SHORT EXERCISE: Beneath this sentence is a set of records; write each of them out exactly.

EXERCISE INPUTS:

......

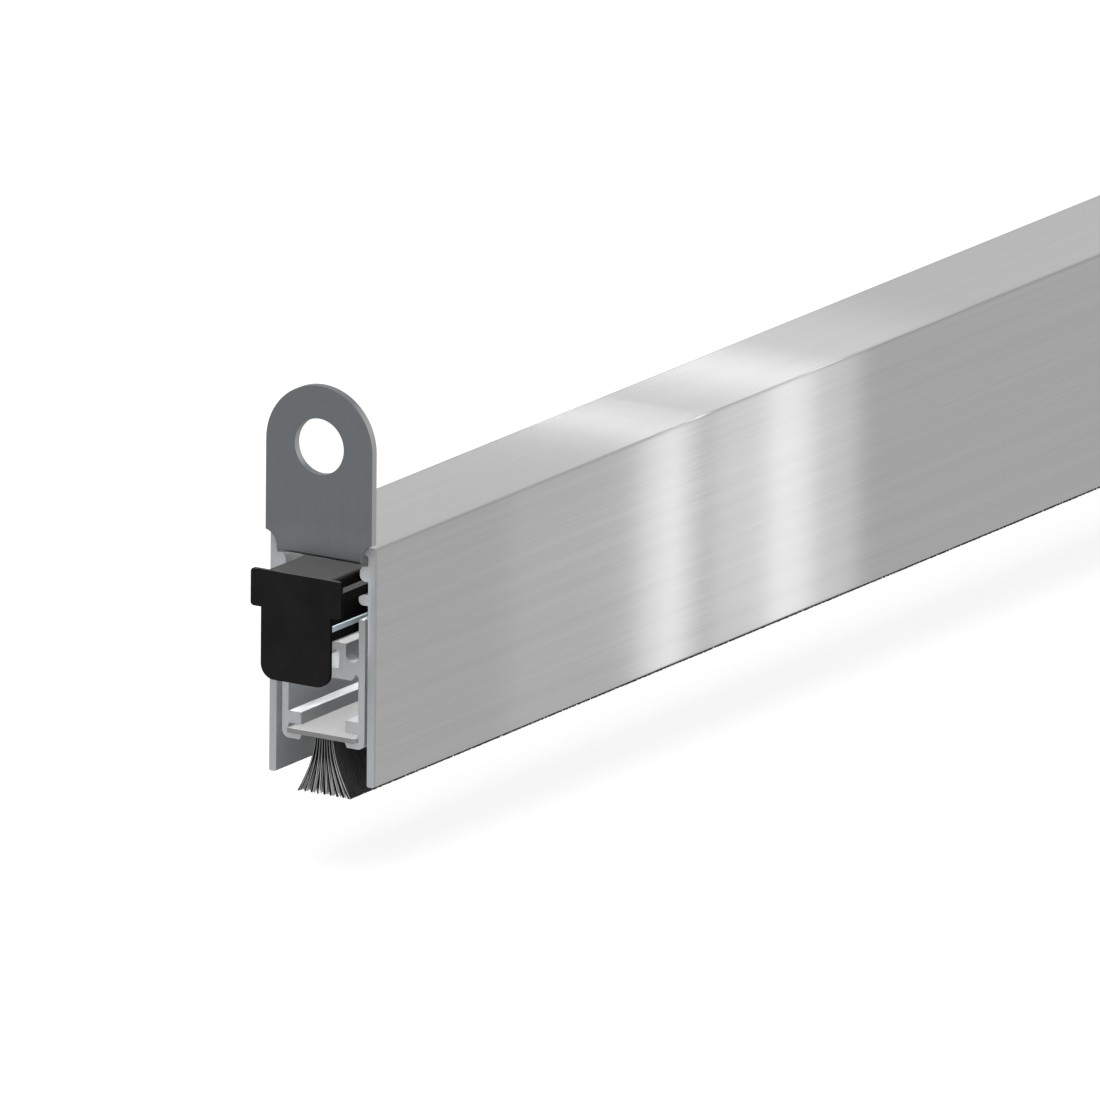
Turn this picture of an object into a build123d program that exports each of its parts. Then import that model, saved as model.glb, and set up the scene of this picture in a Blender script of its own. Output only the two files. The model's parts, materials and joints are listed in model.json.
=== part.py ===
from build123d import *

import os

# Automatic door bottom seal, in millimetres.
# The origin is the middle of the housing's top face. +X runs along the seal, away from the plunger,
# and +Z is up, into the door leaf's groove. The model is at rest: plunger out, brush up.

# Housing: an inverted U with two pairs of ribs on the insides of its walls
housing_length = 335.0
housing_width = 15.0
housing_height = 30.0
side_wall = 1.0
top_wall = 1.0
inner_corner_radius = 0.4
edge_break = 0.15
wall_end_radius = 0.25
upper_rib_reach = 1.2
upper_rib_thickness = 1.9
upper_rib_radius = 0.8
lower_rib_reach = 1.35
lower_rib_thickness = 1.4
lower_rib_radius = 0.65

# End brackets: sheet steel, bent square, one at each end
sheet_thickness = 1.0
sheet_slot_play = 0.4
bend_radius = 0.4
tab_overhang = 0.1
tab_hole_height = 11.9
tab_hole_diameter = 7.0
notch_radius = 2.0
notch_drop = 1.43
leg_length = 22.0
leg_side_gap = 0.5
barb_pitch = 6.0
barb_length = 2.5

# Plunger: a T-shaped face on a body that runs between the ribs
plunger_travel = 5.0
plunger_stop_gap = 0.6
face_thickness = 0.5
head_side_gap = 0.05
head_top_depth = 3.0
head_height = 4.7
head_radius = 0.45
stem_inset = 0.05
stem_bottom_depth = 16.6
stem_radius = 1.9
plunger_body_length = 28.0

# Guide section, shared by the plunger and the blocks
tongue_thickness = 1.2
tongue_play = 0.2
tongue_side_gap = 0.2
rib_tip_gap = 0.15
guide_top_depth = 3.2
guide_edge_radius = 0.7
guide_waist_depth = 7.6
guide_bottom_depth = 11.4
jaw_inset = 0.8
jaw_radius = 0.8

# Strips and leaf springs
strip_overhang = 0.3
spring_edge_inset = 1.0
strip_corner_radius = 1.0
strip_top_depth = 9.2
strip_thickness = 0.6
spring_thickness = 0.5
strip_end_gap = 0.1
strip_slot_play = 0.05

# Pins through the strips
pin_diameter = 2.5
pin_fit = 0.05
strip_hole_play = 0.15
pin_top_depth = 5.2
pin_edge = 4.0

# Mechanism along the length, from the plunger end
front_block_start = 32.0
block_length = 14.0
block_web = 1.0
middle_bar_length = 48.0
anchor_length = 24.0
anchor_gap = 1.0
mouth_flare = 0.8
mouth_length = 3.0

# Set screws that jam the anchor between the ribs and the housing's top
set_screw_diameter = 4.0
set_screw_length = 8.0
set_screw_socket = 2.0
set_screw_socket_depth = 2.5
set_screw_edge = 6.5

# Carriage: the profile that carries the brush
carriage_end_gap = 0.35
carriage_side_gap = 0.6
carriage_top_depth = 9.3
carriage_height = 16.3
carriage_wall = 0.9
carriage_corner_radius = 1.0
crossbar_depth = 6.5
crossbar_thickness = 1.3
relief_width = 1.0
relief_height = 0.9
slot_width = 4.4
slot_opening = 2.5
web_thickness = 0.95
hook_thickness = 0.9
hook_top_depth = 3.3
groove_floor_rise = 1.0
upper_lip_thickness = 1.5
upper_lip_reach = 1.8
brush_slot_height = 1.1
lower_lip_thickness = 0.8
lower_lip_reach = 2.0
lower_lip_slant = 0.4

# Saddles: one under each bow's middle
saddle_length = 20.0
saddle_side_gap = 0.2
saddle_slot_side_play = 0.2
saddle_slot_play = 0.15
saddle_bridge = 1.1
saddle_bridge_length = 8.0
nut_play = 0.2
nut_length = 8.0
nut_corner_radius = 0.5
saddle_screw_diameter = 2.0
saddle_screw_head = 3.8
saddle_screw_head_height = 1.1
saddle_screw_end_gap = 0.5
saddle_screw_socket = 1.3
saddle_screw_socket_depth = 0.7

# Brush
backing_thickness = 0.6
backing_side_gap = 0.2
backing_proud = 0.6
bristle_root_width = 2.7
bristle_tip_width = 7.8
bristle_straight = 2.4
brush_proud = 2.1

# Worked out along the length
plunger_end = -housing_length / 2
far_end = housing_length / 2
face_start = plunger_end - plunger_stop_gap - plunger_travel - face_thickness
front_block_x = plunger_end + front_block_start
front_bow_x = front_block_x + block_length
anchor_x = far_end - leg_length - anchor_gap - anchor_length
bow_length = (anchor_x - front_bow_x - middle_bar_length) / 2
middle_x = front_bow_x + bow_length
rear_bow_x = middle_x + middle_bar_length

# Worked out across the width
inner_width = housing_width - 2 * side_wall
tab_width = housing_width + 2 * tab_overhang
head_width = inner_width - 2 * head_side_gap
guide_width = inner_width - 2 * max(upper_rib_reach, lower_rib_reach) - 2 * rib_tip_gap
stem_width = guide_width - 2 * stem_inset
tongue_width = inner_width - 2 * tongue_side_gap
carriage_width = inner_width - 2 * carriage_side_gap
carriage_inner = carriage_width - 2 * carriage_wall
jaw_width = carriage_inner - 2 * jaw_inset
strip_width = jaw_width + 2 * strip_overhang
spring_width = strip_width - 2 * spring_edge_inset

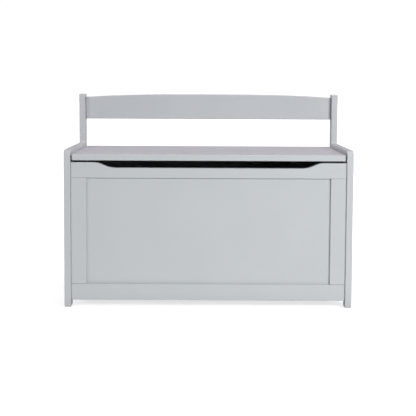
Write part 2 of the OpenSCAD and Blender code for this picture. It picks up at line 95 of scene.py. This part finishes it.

......

ANSWER FOR THE TASK:
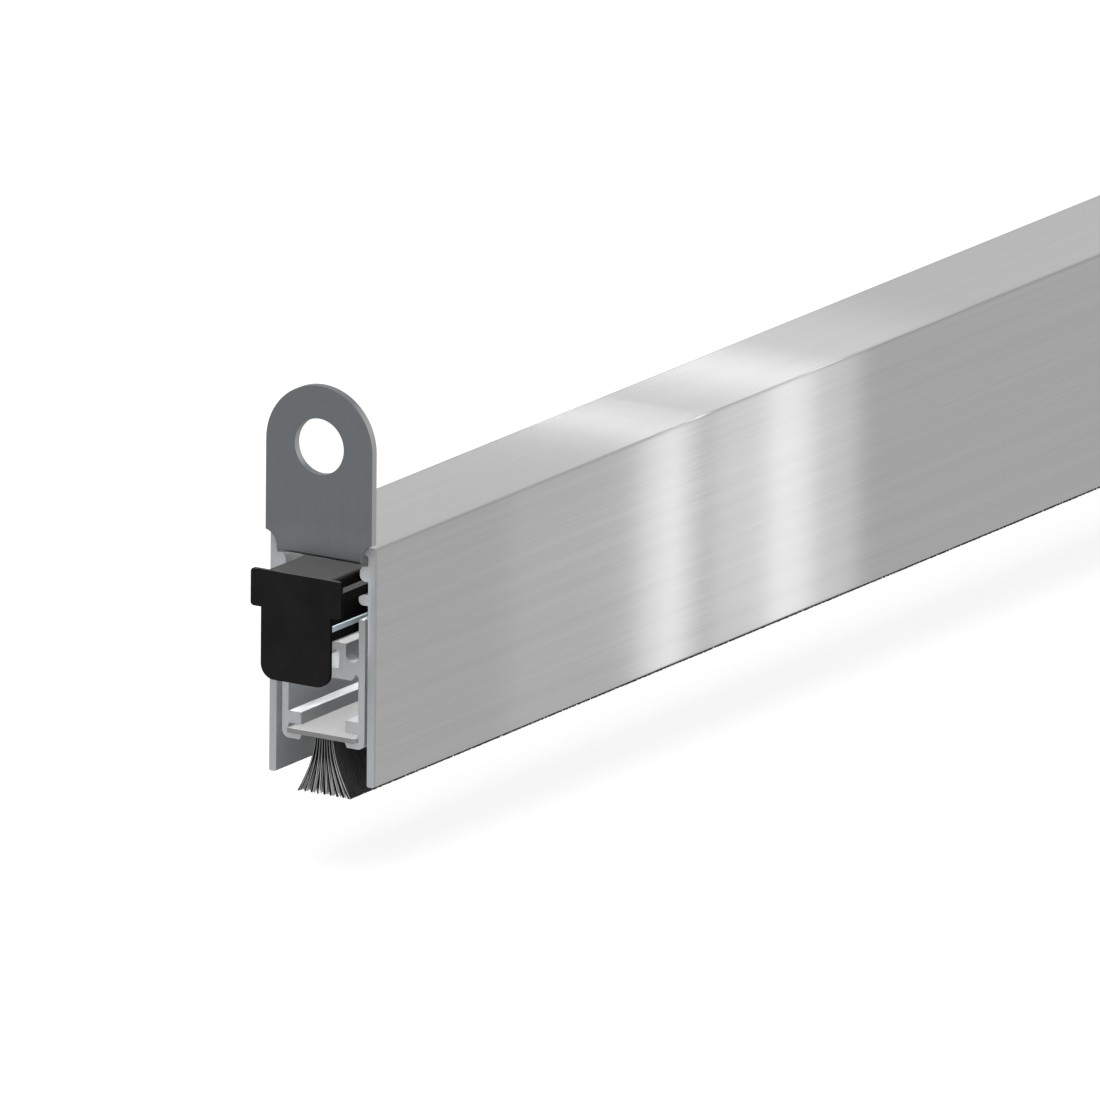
Turn this picture of an object into a build123d program that exports each of its parts. Then import that model, saved as model.glb, and set up the scene of this picture in a Blender script of its own. Output only the two files. The model's parts, materials and joints are listed in model.json.
=== part.py ===
from build123d import *

import os

# Automatic door bottom seal, in millimetres.
# The origin is the middle of the housing's top face. +X runs along the seal, away from the plunger,
# and +Z is up, into the door leaf's groove. The model is at rest: plunger out, brush up.

# Housing: an inverted U with two pairs of ribs on the insides of its walls
housing_length = 335.0
housing_width = 15.0
housing_height = 30.0
side_wall = 1.0
top_wall = 1.0
inner_corner_radius = 0.4
edge_break = 0.15
wall_end_radius = 0.25
upper_rib_reach = 1.2
upper_rib_thickness = 1.9
upper_rib_radius = 0.8
lower_rib_reach = 1.35
lower_rib_thickness = 1.4
lower_rib_radius = 0.65

# End brackets: sheet steel, bent square, one at each end
sheet_thickness = 1.0
sheet_slot_play = 0.4
bend_radius = 0.4
tab_overhang = 0.1
tab_hole_height = 11.9
tab_hole_diameter = 7.0
notch_radius = 2.0
notch_drop = 1.43
leg_length = 22.0
leg_side_gap = 0.5
barb_pitch = 6.0
barb_length = 2.5

# Plunger: a T-shaped face on a body that runs between the ribs
plunger_travel = 5.0
plunger_stop_gap = 0.6
face_thickness = 0.5
head_side_gap = 0.05
head_top_depth = 3.0
head_height = 4.7
head_radius = 0.45
stem_inset = 0.05
stem_bottom_depth = 16.6
stem_radius = 1.9
plunger_body_length = 28.0

# Guide section, shared by the plunger and the blocks
tongue_thickness = 1.2
tongue_play = 0.2
tongue_side_gap = 0.2
rib_tip_gap = 0.15
guide_top_depth = 3.2
guide_edge_radius = 0.7
guide_waist_depth = 7.6
guide_bottom_depth = 11.4
jaw_inset = 0.8
jaw_radius = 0.8

# Strips and leaf springs
strip_overhang = 0.3
spring_edge_inset = 1.0
strip_corner_radius = 1.0
strip_top_depth = 9.2
strip_thickness = 0.6
spring_thickness = 0.5
strip_end_gap = 0.1
strip_slot_play = 0.05

# Pins through the strips
pin_diameter = 2.5
pin_fit = 0.05
strip_hole_play = 0.15
pin_top_depth = 5.2
pin_edge = 4.0

# Mechanism along the length, from the plunger end
front_block_start = 32.0
block_length = 14.0
block_web = 1.0
middle_bar_length = 48.0
anchor_length = 24.0
anchor_gap = 1.0
mouth_flare = 0.8
mouth_length = 3.0

# Set screws that jam the anchor between the ribs and the housing's top
set_screw_diameter = 4.0
set_screw_length = 8.0
set_screw_socket = 2.0
set_screw_socket_depth = 2.5
set_screw_edge = 6.5

# Carriage: the profile that carries the brush
carriage_end_gap = 0.35
carriage_side_gap = 0.6
carriage_top_depth = 9.3
carriage_height = 16.3
carriage_wall = 0.9
carriage_corner_radius = 1.0
crossbar_depth = 6.5
crossbar_thickness = 1.3
relief_width = 1.0
relief_height = 0.9
slot_width = 4.4
slot_opening = 2.5
web_thickness = 0.95
hook_thickness = 0.9
hook_top_depth = 3.3
groove_floor_rise = 1.0
upper_lip_thickness = 1.5
upper_lip_reach = 1.8
brush_slot_height = 1.1
lower_lip_thickness = 0.8
lower_lip_reach = 2.0
lower_lip_slant = 0.4

# Saddles: one under each bow's middle
saddle_length = 20.0
saddle_side_gap = 0.2
saddle_slot_side_play = 0.2
saddle_slot_play = 0.15
saddle_bridge = 1.1
saddle_bridge_length = 8.0
nut_play = 0.2
nut_length = 8.0
nut_corner_radius = 0.5
saddle_screw_diameter = 2.0
saddle_screw_head = 3.8
saddle_screw_head_height = 1.1
saddle_screw_end_gap = 0.5
saddle_screw_socket = 1.3
saddle_screw_socket_depth = 0.7

# Brush
backing_thickness = 0.6
backing_side_gap = 0.2
backing_proud = 0.6
bristle_root_width = 2.7
bristle_tip_width = 7.8
bristle_straight = 2.4
brush_proud = 2.1

# Worked out along the length
plunger_end = -housing_length / 2
far_end = housing_length / 2
face_start = plunger_end - plunger_stop_gap - plunger_travel - face_thickness
front_block_x = plunger_end + front_block_start
front_bow_x = front_block_x + block_length
anchor_x = far_end - leg_length - anchor_gap - anchor_length
bow_length = (anchor_x - front_bow_x - middle_bar_length) / 2
middle_x = front_bow_x + bow_length
rear_bow_x = middle_x + middle_bar_length

# Worked out across the width
inner_width = housing_width - 2 * side_wall
tab_width = housing_width + 2 * tab_overhang
head_width = inner_width - 2 * head_side_gap
guide_width = inner_width - 2 * max(upper_rib_reach, lower_rib_reach) - 2 * rib_tip_gap
stem_width = guide_width - 2 * stem_inset
tongue_width = inner_width - 2 * tongue_side_gap
carriage_width = inner_width - 2 * carriage_side_gap
carriage_inner = carriage_width - 2 * carriage_wall
jaw_width = carriage_inner - 2 * jaw_inset
strip_width = jaw_width + 2 * strip_overhang
spring_width = strip_width - 2 * spring_edge_inset

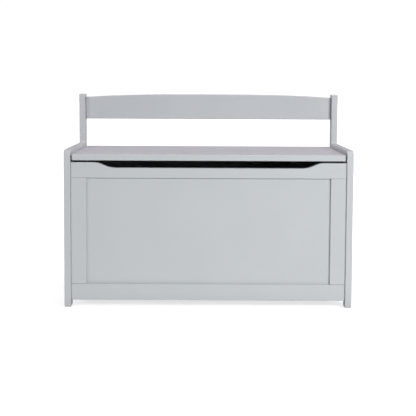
Write part 2 of the OpenSCAD and Blender code for this picture. It picks up at line 95 of scene.py. This part finishes it.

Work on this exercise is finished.